Well, very easy to say. Much harder to do (particularly if the right guy doesn’t want to be hired).
FWIW, I would venture a guess that a good 20 NFL teams think they hired the wrong guy. At least our team is willing to acknowledge it and fix it.
is there consensus that chud was the wrong guy? not from the locker room. not from respected longtime nfl coaches. not from national punditry.
your scenario is possible, but the evidence indicates that this was an impulsive power play by a impatient typeA.
Well, gosh. The categorical descriptions that you laid out above encompass every possible candidate – including Mike Zimmer! Like to fulfill your own prophecies much?
All of this just shows that NFL head coaching is a crapshoot. I’m all for rolling the dice once more.
I actually doubt that. There’s a reason most every team give coaches multi-years to prove their stuff. It takes coaches time to learn how to be effective NFL coaches.
If the Pepsico guy sucked, should he have kept him to let him suck some more?
I get that everyone is up in arms that Haslam missed on the HIRING of Chud, but still, nobody can explain why his FIRING was a bad thing! I guess it’s just time for us to give up!
It’s not about keeping him. Our issue isn’t with retaining an inept employee. It’s Haslam’s own record of hiring them.
Not to mention, this sort of thing does not make Cleveland an appealing job destination. Would any prospective coach choose us over another NFL HC job? College job? ESPN to kill a year for a better position?

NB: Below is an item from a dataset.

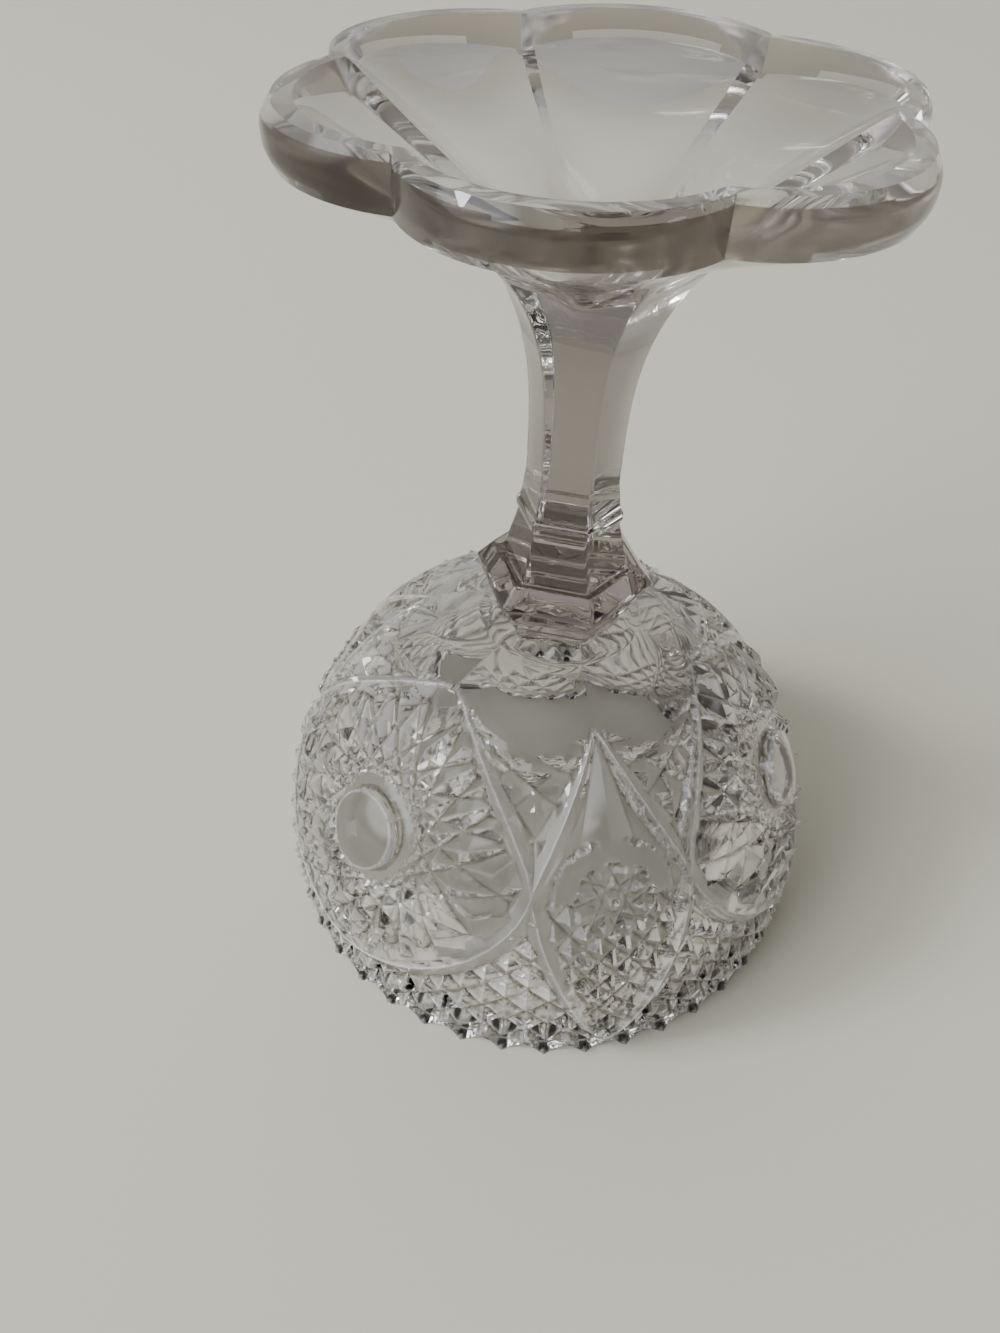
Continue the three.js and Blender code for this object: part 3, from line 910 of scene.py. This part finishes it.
def glass_material():
    """Fire-polished glass with faint ripples and handling marks, a little milky on its crests."""
    material, tree, surface = new_material("pressed_glass")
    glass = glass_shader(tree)
    marks = varied(tree, scale=45, detail=6, source=(0.5, 0.8), target=(0, 0.07))
    clearness = creased(tree, source=(-0.45, -0.1), target=(0.78, 1))
    ripples = varied(tree, scale=110, detail=2, source=(0, 1), target=(0, 1))
    bump = tree.nodes.new("ShaderNodeBump")
    bump.inputs["Strength"].default_value = RIPPLE_STRENGTH
    bump.inputs["Distance"].default_value = RIPPLE_DISTANCE
    tree.links.new(ripples, bump.inputs["Height"])
    tree.links.new(marks, glass.inputs["Roughness"])
    tree.links.new(clearness, glass.inputs["Transmission Weight"])
    tree.links.new(bump.outputs["Normal"], glass.inputs["Normal"])
    tree.links.new(glass.outputs["BSDF"], surface)
    return material


def deep_material():
    """Neck and collar, with much more glass behind the surface than light crosses at once."""
    material, tree, surface = new_material("thick_glass")
    glass = glass_shader(tree, DEEP_SURFACE)
    marks = varied(tree, scale=45, detail=6, source=(0.5, 0.8), target=(0, 0.05))
    tree.links.new(marks, glass.inputs["Roughness"])
    tree.links.new(glass.outputs["BSDF"], surface)
    return material


def shaded_edge_material():
    """The foot's upright edge, with painted shade that makes it darker than the thick glass, and a
    little satin.
    """
    material, tree, surface = new_material("foot_edge_shade")
    glass = glass_shader(tree, EDGE_SHADE)
    satin = varied(tree, scale=60, detail=4, source=(0.3, 0.7), target=(0.14, 0.24))
    tree.links.new(satin, glass.inputs["Roughness"])
    tree.links.new(glass.outputs["BSDF"], surface)
    return material


def worn_material():
    """The raised bars, which rub against shelves and cloths and have gone a little milky."""
    material, tree, surface = new_material("worn_bars")
    glass = glass_shader(tree)
    clearness = creased(tree, source=(-0.3, -0.05), target=(0.6, 0.95))
    marks = varied(tree, scale=140, detail=5, source=(0.4, 0.8), target=(0, 0.05))
    tree.links.new(clearness, glass.inputs["Transmission Weight"])
    tree.links.new(marks, glass.inputs["Roughness"])
    tree.links.new(glass.outputs["BSDF"], surface)
    return material


def fused_material():
    """Where two pieces are fused there is no surface, so the faces between them don't show."""
    material, tree, surface = new_material("fused_joint")
    clear = tree.nodes.new("ShaderNodeBsdfTransparent")
    tree.links.new(clear.outputs["BSDF"], surface)
    return material


def floor_material():
    material, tree, surface = new_material("pale_paper")
    paper = tree.nodes.new("ShaderNodeBsdfPrincipled")
    paper.inputs["Roughness"].default_value = FLOOR_ROUGHNESS
    paper.inputs["Base Color"].default_value = FLOOR_COLOUR
    tree.links.new(paper.outputs["BSDF"], surface)
    return material


# Camera, light and floor


def make_camera():
    heading, pitch, roll = (math.radians(a) for a in (CAMERA_HEADING, CAMERA_PITCH, CAMERA_ROLL))
    forward = Vector((
        math.cos(pitch) * math.sin(heading),
        math.cos(pitch) * math.cos(heading),
        -math.sin(pitch),
    ))
    level_right = Vector((math.cos(heading), -math.sin(heading), 0))
    level_down = forward.cross(level_right)
    right = level_right * math.cos(roll) + level_down * math.sin(roll)
    down = level_down * math.cos(roll) - level_right * math.sin(roll)
    data = bpy.data.cameras.new("camera")
    data.sensor_width = SENSOR_MM
    data.lens = FOCAL_PIXELS / FRAME_HEIGHT_PIXELS * SENSOR_MM
    data.clip_start = CAMERA_CLIP
    camera = bpy.data.objects.new("camera", data)
    turn = Matrix((right, -down, -forward)).transposed()
    camera.matrix_world = Matrix.Translation(Vector(CAMERA_PLACE) * MM) @ turn.to_4x4()
    bpy.context.scene.collection.objects.link(camera)
    bpy.context.scene.camera = camera


def make_floor():
    """A plain floor, whose half width is in metres."""
    half = FLOOR_HALF_WIDTH
    mesh = bpy.data.meshes.new("floor")
    corners = [(-half, -half, 0), (half, -half, 0), (half, half, 0), (-half, half, 0)]
    mesh.from_pydata(corners, [], [(0, 1, 2, 3)])
    mesh.materials.append(floor_material())
    floor = bpy.data.objects.new("floor", mesh)
    bpy.context.scene.collection.objects.link(floor)


def make_panel(name, azimuth, elevation, distance, width, height, power):
    """A soft panel that faces the middle of the compote. Its lengths are metres."""
    data = bpy.data.lights.new(name, "AREA")
    data.shape = "RECTANGLE"
    data.size = width
    data.size_y = height
    data.energy = power
    panel = bpy.data.objects.new(name, data)
    turn, rise = math.radians(azimuth), math.radians(elevation)
    towards = Vector((
        math.sin(turn) * math.cos(rise),
        -math.cos(turn) * math.cos(rise),
        math.sin(rise),
    ))
    middle = Vector((0, 0, FOOT_TOP / 2 * MM))
    panel.location = middle + towards * distance
    panel.rotation_mode = "QUATERNION"
    panel.rotation_quaternion = towards.to_track_quat("Z", "Y")
    bpy.context.scene.collection.objects.link(panel)


def facing(tree, place, direction, source):
    """From 0 to 1 as places round the compote come nearer to a direction."""
    along = tree.nodes.new("ShaderNodeVectorMath")
    along.operation = "DOT_PRODUCT"
    along.inputs[1].default_value = direction
    tree.links.new(place, along.inputs[0])
    return ranged(tree, along.outputs["Value"], source, (0, 1), "SMOOTHSTEP")


def make_world():
    """A room that is pale behind and above the compote and dark behind the camera, with a window.

    It lights the glass and shows in it, and over the floor's edge stands a plain backdrop."""
    world = bpy.data.worlds.new("studio")
    world.use_nodes = True
    tree = world.node_tree
    place = tree.nodes.new("ShaderNodeTexCoord").outputs["Generated"]
    towards_back = facing(tree, place, ROOM_BACK, source=(-0.05, 0.62))
    towards_window = facing(tree, place, ROOM_WINDOW, source=(0.88, 0.95))
    room = mixed(tree, towards_back, DARK_ROOM, PALE_ROOM)
    lit_room = mixed(tree, towards_window, room, WINDOW_LIGHT)
    path = tree.nodes.new("ShaderNodeLightPath")
    seen = mixed(tree, path.outputs["Is Camera Ray"], lit_room, BACKDROP)
    tree.links.new(seen, tree.nodes["Background"].inputs["Color"])
    bpy.context.scene.world = world


materials = {
    "glass": glass_material(),
    "deep": deep_material(),
    "edge": shaded_edge_material(),
    "worn": worn_material(),
    "fused": fused_material(),
}
make_camera()
make_floor()
make_world()
make_panel("window", azimuth=-100, elevation=38, distance=2, width=0.5, height=0.35, power=14)

make_bowl()
make_neck()
make_collar()
make_stem()
make_foot()

cycles = bpy.context.scene.cycles
cycles.max_bounces = BOUNCES
cycles.glossy_bounces = BOUNCES
cycles.transmission_bounces = BOUNCES
cycles.transparent_max_bounces = BOUNCES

Eh, I doubt that highly. Why should he need to re-do his loans? I don’t think there’s enough reason to believe yet that he can’t at the least keep up to date on the current loans. He may not be able to get more great loans, but as long as PFJ is getting enough to cover the current ones he’s fine. Even within Moody’s downgrade it says it reflects PFJ’s good debt protection and adequate liquidity.